__Instruction__.
Output the records. Match them exactly.

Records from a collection
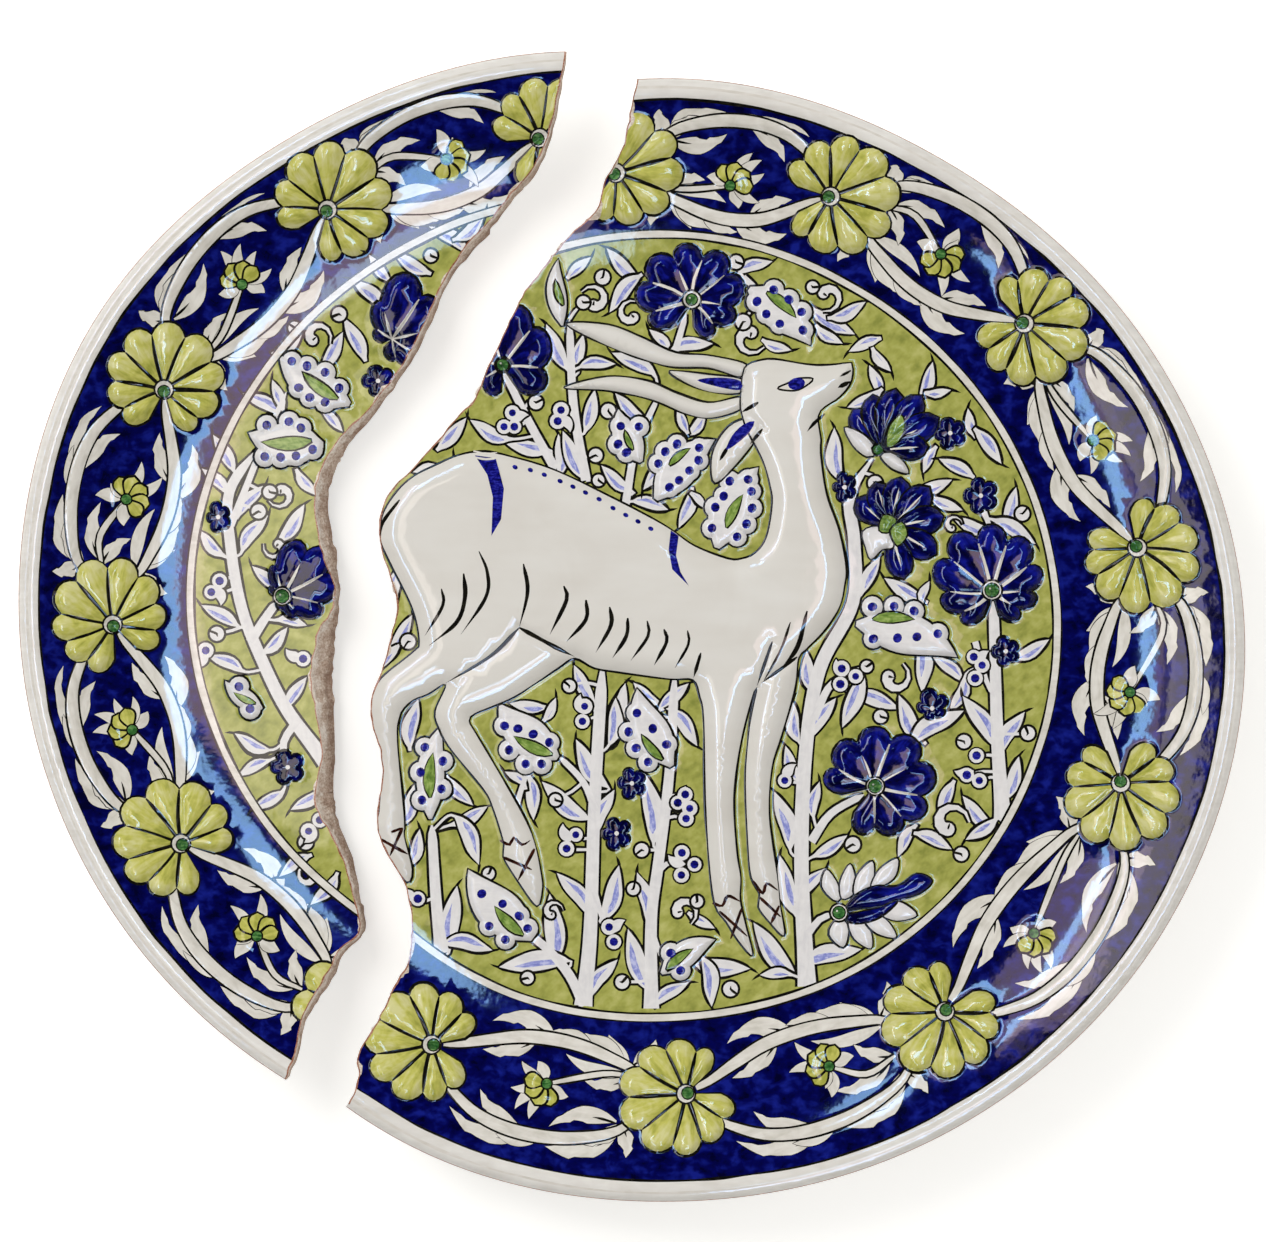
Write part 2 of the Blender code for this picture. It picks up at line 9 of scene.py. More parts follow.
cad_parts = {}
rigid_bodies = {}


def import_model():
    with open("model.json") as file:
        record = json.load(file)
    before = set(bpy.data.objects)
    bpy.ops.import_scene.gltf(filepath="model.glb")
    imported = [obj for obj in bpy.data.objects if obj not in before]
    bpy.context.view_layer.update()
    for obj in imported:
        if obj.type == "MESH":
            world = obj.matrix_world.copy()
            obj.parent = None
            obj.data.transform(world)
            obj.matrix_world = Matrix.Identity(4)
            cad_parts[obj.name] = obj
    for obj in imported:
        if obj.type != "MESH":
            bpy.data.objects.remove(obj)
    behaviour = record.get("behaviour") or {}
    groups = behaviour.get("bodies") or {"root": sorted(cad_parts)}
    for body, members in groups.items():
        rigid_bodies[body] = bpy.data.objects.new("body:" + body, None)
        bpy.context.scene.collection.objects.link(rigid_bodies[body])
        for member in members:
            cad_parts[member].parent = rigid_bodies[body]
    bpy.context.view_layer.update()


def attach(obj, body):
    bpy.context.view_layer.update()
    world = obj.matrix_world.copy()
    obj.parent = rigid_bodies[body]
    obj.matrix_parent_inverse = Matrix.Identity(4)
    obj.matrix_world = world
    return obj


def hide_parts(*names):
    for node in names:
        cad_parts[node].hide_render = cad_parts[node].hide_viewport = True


# A relief plate of glazed earthenware, broken in two. All drawing is in millimetres from the
# middle of its own plate, and becomes metres only when a mesh is made.
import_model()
chance = np.random.default_rng(14)

turned = {
    "radius": 200.0,
    "warpFrom": 110.0,      # the middle stayed round in the kiln
    "ground": 15.5,
    "thickness": 9.5,
    "rimInset": 0.25,       # the glazed face ends this far inside the rim
    "bandLine": 192.2,      # where the painted border begins under the lip
    "lipShade": (196.9, 196.1),    # the painted shade line round the lip, from and to
    "leafGap": 5.4,         # painted leaves bend back from this far inside the border line
    "leafEase": 4.2,        # and reach at most this much further
    "lipRings": (0.35, 1.0, 2.0, 3.2, 4.4, 5.6, 6.8, 9.0),    # rings of points in from the rim
    "backRings": (0.9, 1.8, 4, 7, 12, 18, 24, 30, 37, 44, 51, 55, 58.0, 59.6, 60.5, 61.0, 64.3, 67.6, 68.0,
                  68.4, 69.5),
    "foot": (135.6, 3.6),   # middle of the bare foot ring and half its width
    "faceGrid": 4.4,
    "backGrid": 9.0,
    # (in from the rim, over the ground)
    "face": [(0, 19.3), (0.35, 20.7), (1.1, 21.7), (2.4, 22.6), (4.4, 22.9), (6.2, 22.5), (7.7, 21.6),
             (9.2, 20.7), (18, 15.7), (31, 9.6), (46, 4.3), (54, 2.7), (63, 1.4), (75, 0.55), (90, 0.1),
             (100, 0), (200, 0)],
    # (in from the rim, over the table)
    "back": [(0, 34.8), (0.5, 33.4), (1.8, 32.2), (7, 28.6), (24, 20.0), (44, 10.4), (58.0, 6.9),
             (59.6, 6.2), (60.5, 0.25), (61.0, 0), (67.6, 0), (68.0, 0.3), (68.4, 5.8), (69.5, 6),
             (200, 6)],
}

largePlate = {
    "name": "large", "node": "large_fragment", "slot": "painted_glaze_large",
    "middle": (19.5, -5.3),
    # radius of the rim and of the ring line every 30 degrees
    "rim": [200.5, 197.1, 195.7, 202.0, 204.0, 203.0, 203.0, 206.0, 206.4, 200.8, 199.5, 200.3],
    "ring": [133.5, 136.2, 140.0, 146.3, 150.0, 151.0, 150.0, 147.0, 142.2, 134.9, 132.5, 132.2],
    "keeps": "right",    # the side of the break that survives
    # the break, top to bottom: (x, y, how far it runs out to the right under the face)
    "breakLine": [
        (-15.2, 212, 2), (-18, 199, 2), (-20, 190, 2.5), (-23.5, 176, 3), (-29.5, 164, 4), (-32, 155, 3),
        (-43, 145, 3), (-52, 134, 3), (-58, 126, 3), (-62, 118, 3), (-69, 103, 3), (-76, 88, 3.5),
        (-82.5, 80.5, 4), (-91.5, 70, 5), (-97.5, 63.5, 5), (-106, 55, 6), (-110, 45, 6), (-110, 35, 5),
        (-107.5, 27, 4), (-105, 17, 4), (-104.3, 9, 4), (-107.5, -2, 5), (-110, -11, 6), (-113, -20, 6),
        (-113, -28, 6), (-110, -39, 5), (-109.3, -49, 5), (-111, -60, 5), (-111, -69, 5),
        (-107.5, -77, 4), (-102, -86, 3.5), (-99.3, -97, 3), (-98.8, -107, 3), (-100, -115.5, 3),
        (-103.5, -121, 3), (-106.5, -127, 3), (-109.5, -133, 3), (-114.5, -142, 3), (-117.3, -147, 3),
        (-117.6, -151, 3), (-117, -155, 3), (-118.6, -160, 3), (-122, -167.5, 3), (-130, -187, 3)],
    # chips in the glaze along the break: (x, y, how deep, points of the edge to each side)
    "chips": [(-32, 154, 2.2, 4), (-26, 170, 1.2, 3), (-18.5, 188, 1.5, 5), (-98.5, -110, 1.6, 5),
              (-102, -119, 1.6, 3), (-89, 72.5, 1.2, 2), (-105.5, 18, 1.0, 4), (-107, -3, 1.1, 3),
              (-50, 136.5, 1.0, 2), (-117.5, -153, 1.4, 3)],
    # rosettes, clockwise: (degrees, radius) of the middle
    "rosettes": [(97.4, 171.5), (70.9, 169.3), (42.1, 168.0), (10.6, 166.8),
                 (-19.2, 165.5), (-56.2, 163.5), (-91.2, 163.8),
                 (-123.4, 172.5)],
    # small border flowers: (degrees, radius, up or down)
    "flowers": [(84.5, 164.5, "up"), (56.7, 166.5, "down"), (26.3, 163, "up"), (-6.5, 160.5, "down"),
                (-40, 163, "up"), (-71.4, 161, "down"), (-107.5, 166.5, "up")],
}

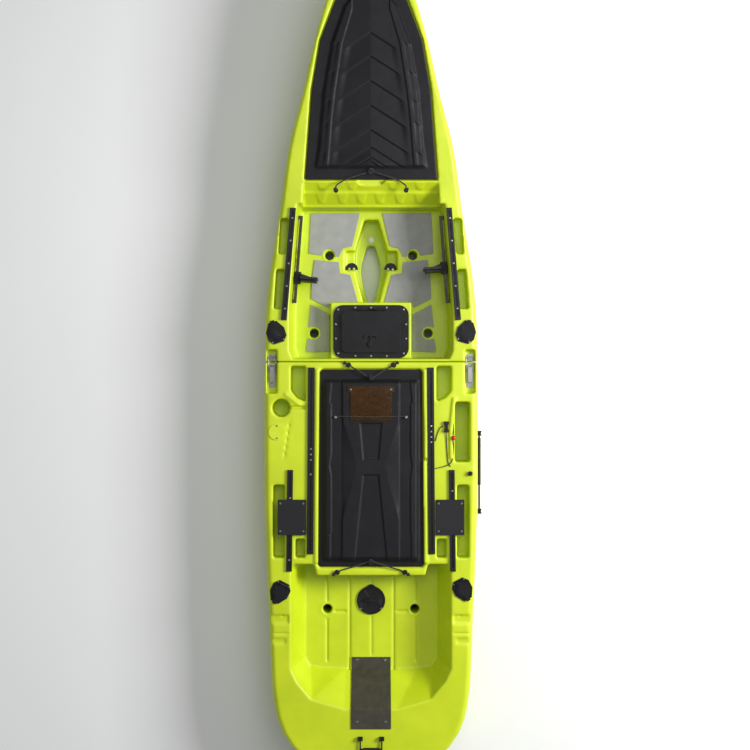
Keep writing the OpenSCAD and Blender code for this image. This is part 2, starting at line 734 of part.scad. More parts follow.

__Result of the exercise__.
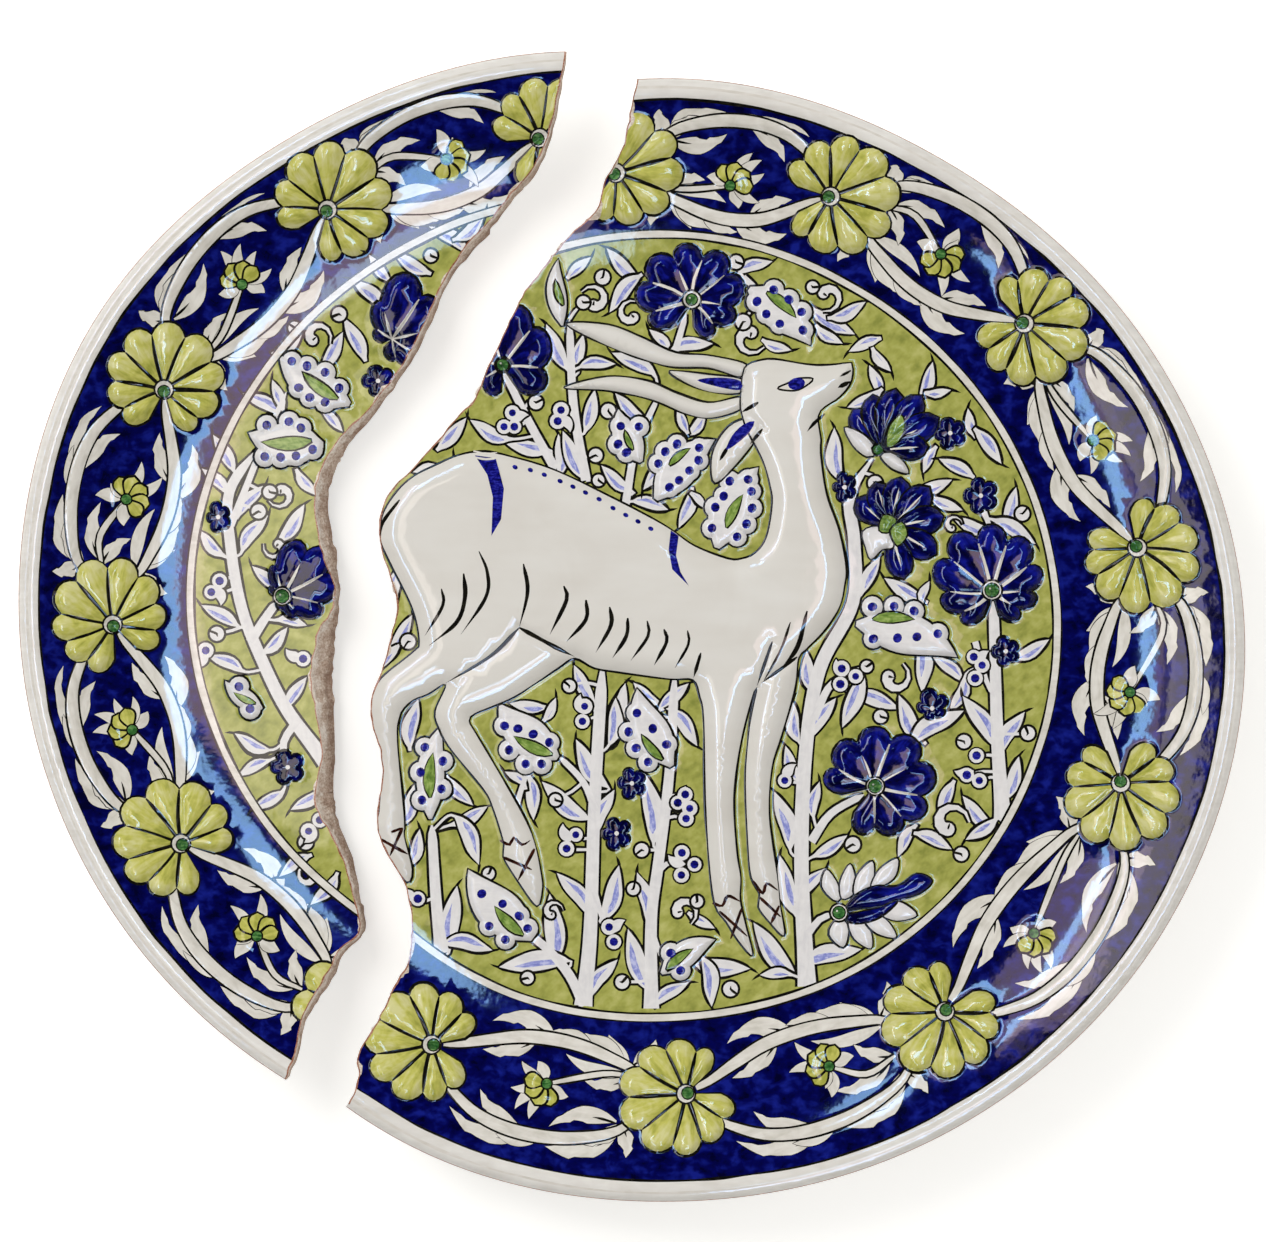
Write part 2 of the Blender code for this picture. It picks up at line 9 of scene.py. More parts follow.
cad_parts = {}
rigid_bodies = {}


def import_model():
    with open("model.json") as file:
        record = json.load(file)
    before = set(bpy.data.objects)
    bpy.ops.import_scene.gltf(filepath="model.glb")
    imported = [obj for obj in bpy.data.objects if obj not in before]
    bpy.context.view_layer.update()
    for obj in imported:
        if obj.type == "MESH":
            world = obj.matrix_world.copy()
            obj.parent = None
            obj.data.transform(world)
            obj.matrix_world = Matrix.Identity(4)
            cad_parts[obj.name] = obj
    for obj in imported:
        if obj.type != "MESH":
            bpy.data.objects.remove(obj)
    behaviour = record.get("behaviour") or {}
    groups = behaviour.get("bodies") or {"root": sorted(cad_parts)}
    for body, members in groups.items():
        rigid_bodies[body] = bpy.data.objects.new("body:" + body, None)
        bpy.context.scene.collection.objects.link(rigid_bodies[body])
        for member in members:
            cad_parts[member].parent = rigid_bodies[body]
    bpy.context.view_layer.update()


def attach(obj, body):
    bpy.context.view_layer.update()
    world = obj.matrix_world.copy()
    obj.parent = rigid_bodies[body]
    obj.matrix_parent_inverse = Matrix.Identity(4)
    obj.matrix_world = world
    return obj


def hide_parts(*names):
    for node in names:
        cad_parts[node].hide_render = cad_parts[node].hide_viewport = True


# A relief plate of glazed earthenware, broken in two. All drawing is in millimetres from the
# middle of its own plate, and becomes metres only when a mesh is made.
import_model()
chance = np.random.default_rng(14)

turned = {
    "radius": 200.0,
    "warpFrom": 110.0,      # the middle stayed round in the kiln
    "ground": 15.5,
    "thickness": 9.5,
    "rimInset": 0.25,       # the glazed face ends this far inside the rim
    "bandLine": 192.2,      # where the painted border begins under the lip
    "lipShade": (196.9, 196.1),    # the painted shade line round the lip, from and to
    "leafGap": 5.4,         # painted leaves bend back from this far inside the border line
    "leafEase": 4.2,        # and reach at most this much further
    "lipRings": (0.35, 1.0, 2.0, 3.2, 4.4, 5.6, 6.8, 9.0),    # rings of points in from the rim
    "backRings": (0.9, 1.8, 4, 7, 12, 18, 24, 30, 37, 44, 51, 55, 58.0, 59.6, 60.5, 61.0, 64.3, 67.6, 68.0,
                  68.4, 69.5),
    "foot": (135.6, 3.6),   # middle of the bare foot ring and half its width
    "faceGrid": 4.4,
    "backGrid": 9.0,
    # (in from the rim, over the ground)
    "face": [(0, 19.3), (0.35, 20.7), (1.1, 21.7), (2.4, 22.6), (4.4, 22.9), (6.2, 22.5), (7.7, 21.6),
             (9.2, 20.7), (18, 15.7), (31, 9.6), (46, 4.3), (54, 2.7), (63, 1.4), (75, 0.55), (90, 0.1),
             (100, 0), (200, 0)],
    # (in from the rim, over the table)
    "back": [(0, 34.8), (0.5, 33.4), (1.8, 32.2), (7, 28.6), (24, 20.0), (44, 10.4), (58.0, 6.9),
             (59.6, 6.2), (60.5, 0.25), (61.0, 0), (67.6, 0), (68.0, 0.3), (68.4, 5.8), (69.5, 6),
             (200, 6)],
}

largePlate = {
    "name": "large", "node": "large_fragment", "slot": "painted_glaze_large",
    "middle": (19.5, -5.3),
    # radius of the rim and of the ring line every 30 degrees
    "rim": [200.5, 197.1, 195.7, 202.0, 204.0, 203.0, 203.0, 206.0, 206.4, 200.8, 199.5, 200.3],
    "ring": [133.5, 136.2, 140.0, 146.3, 150.0, 151.0, 150.0, 147.0, 142.2, 134.9, 132.5, 132.2],
    "keeps": "right",    # the side of the break that survives
    # the break, top to bottom: (x, y, how far it runs out to the right under the face)
    "breakLine": [
        (-15.2, 212, 2), (-18, 199, 2), (-20, 190, 2.5), (-23.5, 176, 3), (-29.5, 164, 4), (-32, 155, 3),
        (-43, 145, 3), (-52, 134, 3), (-58, 126, 3), (-62, 118, 3), (-69, 103, 3), (-76, 88, 3.5),
        (-82.5, 80.5, 4), (-91.5, 70, 5), (-97.5, 63.5, 5), (-106, 55, 6), (-110, 45, 6), (-110, 35, 5),
        (-107.5, 27, 4), (-105, 17, 4), (-104.3, 9, 4), (-107.5, -2, 5), (-110, -11, 6), (-113, -20, 6),
        (-113, -28, 6), (-110, -39, 5), (-109.3, -49, 5), (-111, -60, 5), (-111, -69, 5),
        (-107.5, -77, 4), (-102, -86, 3.5), (-99.3, -97, 3), (-98.8, -107, 3), (-100, -115.5, 3),
        (-103.5, -121, 3), (-106.5, -127, 3), (-109.5, -133, 3), (-114.5, -142, 3), (-117.3, -147, 3),
        (-117.6, -151, 3), (-117, -155, 3), (-118.6, -160, 3), (-122, -167.5, 3), (-130, -187, 3)],
    # chips in the glaze along the break: (x, y, how deep, points of the edge to each side)
    "chips": [(-32, 154, 2.2, 4), (-26, 170, 1.2, 3), (-18.5, 188, 1.5, 5), (-98.5, -110, 1.6, 5),
              (-102, -119, 1.6, 3), (-89, 72.5, 1.2, 2), (-105.5, 18, 1.0, 4), (-107, -3, 1.1, 3),
              (-50, 136.5, 1.0, 2), (-117.5, -153, 1.4, 3)],
    # rosettes, clockwise: (degrees, radius) of the middle
    "rosettes": [(97.4, 171.5), (70.9, 169.3), (42.1, 168.0), (10.6, 166.8),
                 (-19.2, 165.5), (-56.2, 163.5), (-91.2, 163.8),
                 (-123.4, 172.5)],
    # small border flowers: (degrees, radius, up or down)
    "flowers": [(84.5, 164.5, "up"), (56.7, 166.5, "down"), (26.3, 163, "up"), (-6.5, 160.5, "down"),
                (-40, 163, "up"), (-71.4, 161, "down"), (-107.5, 166.5, "up")],
}

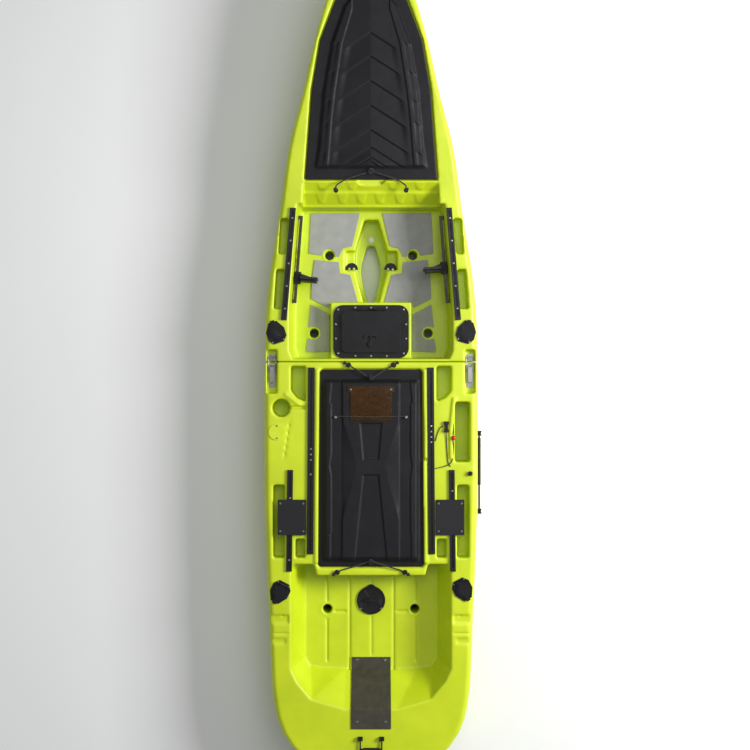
Keep writing the OpenSCAD and Blender code for this image. This is part 2, starting at line 734 of part.scad. More parts follow.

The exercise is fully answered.